The bl**d drained from the skipper’s face as he saw the storm approaching. I have never seen a man sober up so fast in my life! Within seconds he was hauling in lines and shouting instructions to his mate who emerged bleary eyed from the cabin. Then our engine roared into life and we were running before the storm literally for our very lives with that monstrosity snapping at our heels all the way back to harbour.
We made it.... barely. By the time we clawed our way back into the relative safety of the harbour the storm was upon us. Vision was blotted out in sheets of rain, the wind grew to a terrifying howl that could paralyse you with fear and the soft Atlantic swell had turned into a maniacal maelstrom of colossal waves battering the shore line. We staggered off the boat onto shore as the hurricane gusts of wind threatened to blow us clean off the jetty and saturated us instantly with the driving rain. I have never been so pleased to feel solid ground under my feet. The storm left chaos in its wake as it battered the southern coast of Portugal and I never did see that good looking German boy again.

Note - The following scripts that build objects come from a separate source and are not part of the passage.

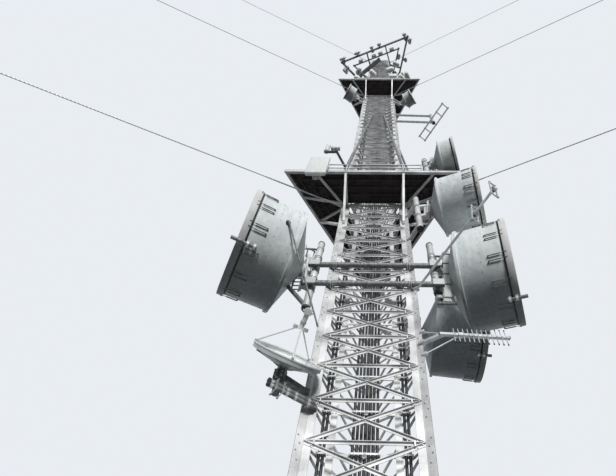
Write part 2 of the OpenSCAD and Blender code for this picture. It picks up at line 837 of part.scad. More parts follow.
module head_frame() {
    // Each side sits a little above the one before, so that the pipes lap at the corners
    color("dimgray") for (k = [0 : 2]) rotate(head_turn + sides[k]) translate([0, 0, head_z + 3 * k]) {
        for (up = [-1, 1]) rod([-head_side / 2 - 30, -head_y, up * head_h / 2],
            [head_side / 2 + 30, -head_y, up * head_h / 2], head_pipe_d);
        for (x = posts[k]) translate([x, post_y, -post_h / 2]) cylinder(d = post_d, h = post_h, $fn = 12);
        for (x = [-head_side / 2 + 70, 0, head_side / 2 - 70]) translate([x, -head_y, -head_h / 2])
            cylinder(d = head_pipe_d * 0.8, h = head_h, $fn = 12);
        rod([-inner_y * 1.8, -inner_y, -head_h / 2], [inner_y * 1.8, -inner_y, -head_h / 2], inner_d);
    }
    for (az = [az_left, az_right, az_rear], up = [-1, 1])
        leg_arms(az, head_z + up * head_h / 2, [head_end(az, 42), head_end(az, -78)], head_beam_w);
}

// The place in the plan where a beam from a leg, square to a side of the head frame, meets that side
function head_end(az, turn) = edge(az) + (head_y - fin_r * cos(turn)) * toward(az + turn);

module head_panels() {
    y = post_y - post_d / 2 * cos(15) - seat - cover_t;
    color("white") for (k = [0 : 2]) rotate(head_turn + sides[k]) for (i = [0 : len(posts[k]) - 1])
        translate([posts[k][i] - covers[k][i] / 2, y, head_z - head_tall / 2])
            cube([covers[k][i], cover_t, head_tall]);
}

// Square units that hang on the outer side of the inner triangle
module head_units() {
    y = -inner_y - inner_d / 2 * cos(15) - seat - unit_t;
    color("white") for (k = [0 : 2]) rotate(head_turn + sides[k]) for (x = units[k])
        translate([x - unit_w / 2, y, head_z - head_h / 2 - unit_h / 2]) cube([unit_w, unit_t, unit_h]);
}

// Cable ladder and feeder cables inside the mast

ladder_y = -80;
rung_t = 6;
rung_w = 18;
rail_t = 8;
// How far a rung reaches before it meets the side faces' level bars
rung_x = (face_y + seat - (ladder_y + rung_t) / 2 - seat) / cos(30);
cable_y = ladder_y - seat - cable_d / 2;
gland_h = 40;

module cable_ladder() {
    color(steel) {
        for (side = [-1, 1]) translate([side * ladder_x - ladder_rail_w / 2, ladder_y, base_h + seat])
            cube([ladder_rail_w, rail_t, top_z - base_h - 200]);
        for (k = [1 : top_panel - 1]) translate([-rung_x, ladder_y, panel_z(k) - rung_w / 2])
            cube([2 * rung_x, rung_t, rung_w]);
    }
}

// A group of cables side by side, from the base plate to the heights in the list
module cable_group(x, tops) {
    count = len(tops);
    for (i = [0 : count - 1]) translate([x + (i - (count - 1) / 2) * cable_gap, cable_y, base_h + seat]) {
        cylinder(d = cable_d, h = tops[i] - base_h, $fn = 24);
        cylinder(d = cable_gap - 1, h = gland_h, $fn = 6);
    }
}

module feeder_cables() {
    top = head_z - 300;
    color("black") {
        cable_group(-218, [drum_z + 300, high_z_drums]);
        cable_group(0, [for (i = [0 : 6]) top - 140 * abs(i - 3)]);
        cable_group(218, [drum_z + 300, high_z_drums]);
    }
}

base_block();
base_plate();
leg_front_left();
leg_front_right();
leg_rear();
bracing_front_lower();
bracing_right_lower();
bracing_left_lower();
bracing_front_upper();
bracing_right_upper();
bracing_left_upper();
lower_platform_frame();
lower_platform_floor();
lower_platform_rails();
upper_platform_frame();
upper_platform_floor();
upper_platform_rails();
guys_low();
guys_middle();
guys_top();
anchor_blocks();
anchor_plates();
drum_tubes();
drum_left();
drum_left_mount();
drum_right();
drum_right_mount();
drum_below_platform();
drum_below_platform_mount();
drum_rear();
drum_rear_mount();
drum_small();
drum_small_mount();
high_drums();
high_drum_mounts();
small_dish();
small_dish_feed();
small_dish_mount();
twin_tube_arm();
rod_antenna();
loop_antenna();
panel_antenna();
panel_antenna_mount();
side_radomes();
side_radome_arm();
side_frame();
platform_struts();
mast_antennas();
mast_antenna_arms();
cross_boom();
head_frame();
head_panels();
head_units();
cable_ladder();
feeder_cables();
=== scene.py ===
"""Half size model of a guyed lattice mast: finishes, fittings, light and camera around the fixed frame."""
import json
import math
from itertools import product

import bmesh
import bpy
from mathutils import Matrix, Vector


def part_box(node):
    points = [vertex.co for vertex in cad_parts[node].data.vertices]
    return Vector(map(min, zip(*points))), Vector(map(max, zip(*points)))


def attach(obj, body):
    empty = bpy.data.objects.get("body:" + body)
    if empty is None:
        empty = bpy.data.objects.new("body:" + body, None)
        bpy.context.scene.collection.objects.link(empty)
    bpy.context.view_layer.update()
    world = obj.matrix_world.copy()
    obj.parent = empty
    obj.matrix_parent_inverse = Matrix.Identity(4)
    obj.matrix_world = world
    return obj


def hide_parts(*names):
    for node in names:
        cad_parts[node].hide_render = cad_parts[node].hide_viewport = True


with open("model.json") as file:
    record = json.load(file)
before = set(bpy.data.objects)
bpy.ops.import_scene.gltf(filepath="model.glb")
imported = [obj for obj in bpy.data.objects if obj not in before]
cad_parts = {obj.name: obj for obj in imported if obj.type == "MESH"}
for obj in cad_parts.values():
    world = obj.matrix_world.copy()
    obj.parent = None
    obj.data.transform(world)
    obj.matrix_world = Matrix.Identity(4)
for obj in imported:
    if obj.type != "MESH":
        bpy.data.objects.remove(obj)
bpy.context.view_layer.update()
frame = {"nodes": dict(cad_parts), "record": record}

# Sizes of the mast in millimetres of the half size model, as in the part
FACE_W = 610
PANEL_H = 280
PANELS = 70
BASE_H = 170
FIN_W = 38
LEG_T = 6
BAR_T = 3
BAR_OUT = 15
SEAT = 0.3
LEG_R = FACE_W / math.sqrt(3)
FACE_Y = LEG_R / 2
FIN_R = LEG_R + FIN_W
LOW_Z = BASE_H + 18 * PANEL_H
HIGH_Z = BASE_H + 42 * PANEL_H
TOP_Z = BASE_H + 67 * PANEL_H
LEFT_LEG = 210
RIGHT_LEG = 330
REAR_LEG = 90
LEGS = (LEFT_LEG, RIGHT_LEG, REAR_LEG)
TURNS = (0, 120, -120)
BOLT_D = 9


# Colours and material nodes

def colour(text):
    """An sRGB hex value as linear red, green, blue and alpha."""
    parts = [int(text[i:i + 2], 16) / 255 for i in (1, 3, 5)]
    return [p / 12.92 if p <= 0.04045 else ((p + 0.055) / 1.055) ** 2.4 for p in parts] + [1]


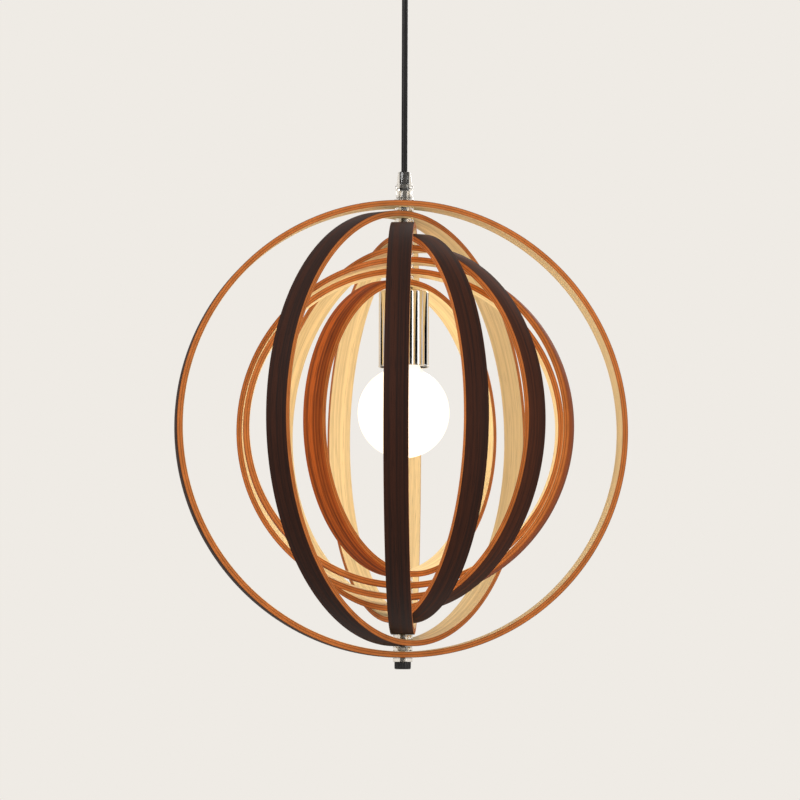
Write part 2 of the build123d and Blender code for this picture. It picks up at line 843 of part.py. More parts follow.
finish("bulb_globe", bulb_globe())
finish("bulb_cap", bulb_cap())
finish("bulb_cap_insulator", cone(insulator_base_radius, insulator_top_radius, bulb_cap_top_z, insulator_height))
finish(
    "bulb_contact",
    cone(
        bulb_contact_radius,
        bulb_contact_radius - bulb_contact_height,
        bulb_tip_z - bulb_contact_height,
        bulb_contact_height,
    ),
)
finish("bulb_mount", bulb_mount())
finish("bulb_filament", bulb_filament())
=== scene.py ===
"""How the orb pendant lamp looks: its finishes and its finer shapes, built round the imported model.

Metres, +Z up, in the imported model's frame, with the origin on the ceiling. Every group of pieces
is made by its own operator, from the sizes and colours in the scene's property groups. The panel
in the 3D view's sidebar lists the operators in the order in which they run.
"""

import json
from math import acos, atan2, ceil, cos, degrees, pi, radians, sin, sqrt

import bmesh
import bpy
from bpy.props import FloatProperty, FloatVectorProperty, IntProperty, PointerProperty
from bpy.types import Operator, Panel, PropertyGroup
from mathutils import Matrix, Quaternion, Vector

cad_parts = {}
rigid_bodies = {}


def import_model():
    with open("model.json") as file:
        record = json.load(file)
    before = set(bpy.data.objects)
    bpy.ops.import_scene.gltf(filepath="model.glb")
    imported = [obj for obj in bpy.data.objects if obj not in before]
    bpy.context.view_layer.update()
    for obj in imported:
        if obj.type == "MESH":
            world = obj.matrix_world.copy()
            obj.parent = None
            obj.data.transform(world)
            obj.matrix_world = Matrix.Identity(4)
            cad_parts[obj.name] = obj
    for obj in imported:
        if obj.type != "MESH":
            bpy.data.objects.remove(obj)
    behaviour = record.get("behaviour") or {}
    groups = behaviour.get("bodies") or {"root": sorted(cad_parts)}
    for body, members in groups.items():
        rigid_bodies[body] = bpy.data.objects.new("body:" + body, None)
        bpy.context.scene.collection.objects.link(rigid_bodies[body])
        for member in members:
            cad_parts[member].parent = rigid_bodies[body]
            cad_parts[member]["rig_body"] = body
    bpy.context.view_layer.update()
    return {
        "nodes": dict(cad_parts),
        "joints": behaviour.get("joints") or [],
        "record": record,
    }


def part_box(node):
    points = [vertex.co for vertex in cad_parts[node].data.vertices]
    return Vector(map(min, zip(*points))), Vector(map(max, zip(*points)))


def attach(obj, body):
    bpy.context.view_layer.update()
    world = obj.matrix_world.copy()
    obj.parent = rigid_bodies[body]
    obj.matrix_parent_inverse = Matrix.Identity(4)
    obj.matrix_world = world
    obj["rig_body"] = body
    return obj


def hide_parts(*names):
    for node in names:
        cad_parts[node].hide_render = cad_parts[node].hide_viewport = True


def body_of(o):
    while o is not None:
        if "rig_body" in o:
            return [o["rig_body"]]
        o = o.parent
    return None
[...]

But I was glad to be alive.
The memory of that terrifying storm is just one of my recollections of times when I have been truly frightened by the weather. The awesome power and terror in the f***e of a storm is something that always impresses itself upon me as does the grandeur and majesty of it. Recent events have brought those memories and feelings back to haunt me and that is the reason for this series of blogs.